Photo credit: http://www.wikihow.com

Danfo Tales

The yellow volkswagen buses used for transportation majorly in most cities in Nigeria are referred to as “Danfo” in local parlance. I have no idea where the name originated from but once the word “danfo” is mentioned any where in Naija, every one understands.

Danfo tales

A ride in one of these buses reveal a combination of various characters. I took a ride in one recently and the following ensued. An elderly lady who I will call “Alhaja Trouble” had put her baggage in the boot of the danfo and told the driver that she would pay 100 naira as extra for the baggage.

Now, it is a known fact that danfo drivers in naija do not carry baggages for free. The driver told Alhaja Trouble that he would not carry her load for 100 naira as fuel had become scarce and expensive.
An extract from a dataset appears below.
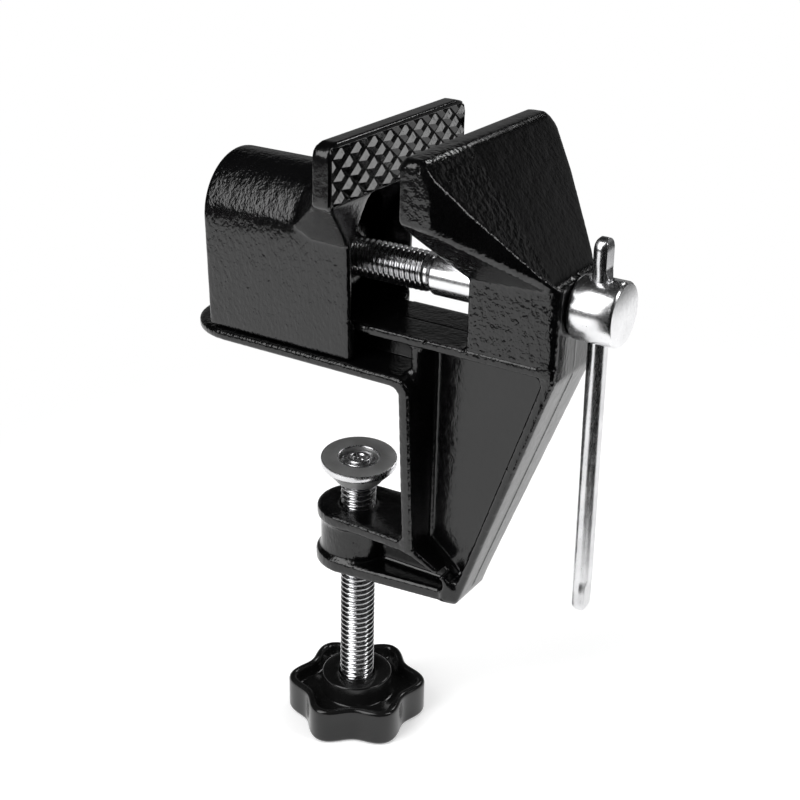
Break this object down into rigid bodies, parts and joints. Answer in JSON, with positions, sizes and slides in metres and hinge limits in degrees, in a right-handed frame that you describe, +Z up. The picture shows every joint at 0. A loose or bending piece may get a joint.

Alhaja Trouble told the driver that she and her friend were going on this ride, baggage inclusive. This meant she would be paying 500 naira (the ride cost 200 naira). She expected the total cost to appeal to the driver. Unfortunately, he was not impressed.

Driver: Mi ò lè gbé ërù yën ní iye yën, Alhaja (I can’t carry the baggage for that amount, Alhaja).

Alhaja Trouble: Ah,ah, a dè n bè yín. Àwa náà máà ní mótò o. Èyin lë ma kókó ní mótò ni? (I have been pleading, we also own a vehicle. Are you the first to have one?)

Driver: Ë è bá gbé mótò yín wá nígbà yën (You should have brought your vehicle then).

Alhaja Trouble: O rí ë ò pé ni (You are nuts).

Driver: Àwön ömö yín ni orí wön ò pé (It is your children that are nuts).

Trust naija, a fight is never complete without insulting the other party’s family members.

Alhaja Trouble: Màá fi ojú ë rí nkan léèní (I will deal with you today).

This is getting interesting as I wonder how Alhaja Trouble intends to deal with the driver.

Alhaja Peace (the supposed friend who is riding with Alhaja Trouble) had all the while been sitting in the bus quietly.

Alhaja Peace: Alhaja, ë fi sílè. Ó ti tó. Ë má sòrò mó (Alhaja, leave him alone. It is okay. Don’t flog the issue).

But Alhaja Trouble will have none of that. She reports the driver to another driver (I presume, the head of drivers) who tries to talk sense into both parties.

Alhaja Trouble is shouting while Driver is also cursing. The peace making driver shuts both of them up and eventually the driver decides to carry Alhaja Trouble reluctantly.

Whew!!!! I sigh. The battle is over.

Unfortunately, I have spoken too soon.

A lady with two kids, one held in her hand and another strapped to her back is trying to get into the bus.

Another driver is trying to park his bus just beside the lady and decides not to look back while reversing his vehicle. Really??? How do you reverse a vehicle looking forward?

The bus brushes the baby strapped to the back slightly and Alhaja Trouble and Alhaja Peace scream. Trust maternal instincts, we have them in abundance in naija.

The lady immediately unstraps her baby and checks her head and body for any scratches.

The driver gets down from his vehicle and Alhaja Trouble asks that he apologize to the lady. The driver does but the lady is not pacified.

She drags the driver by his shirt as he is about walking away and asks that he acknowledges what he has just done.

Driver: Sèbí mo ti ní ko má bínú. Sé ó yë kín n hug ë ko tó gbà ni? (I have apologized to you. Am I supposed to give you a hug before you accept my apology?)

I am about to burst into laughter but hold back so I don’t become the next point of discourse.

Danfo drivers and their passengers are definitely a comic relief.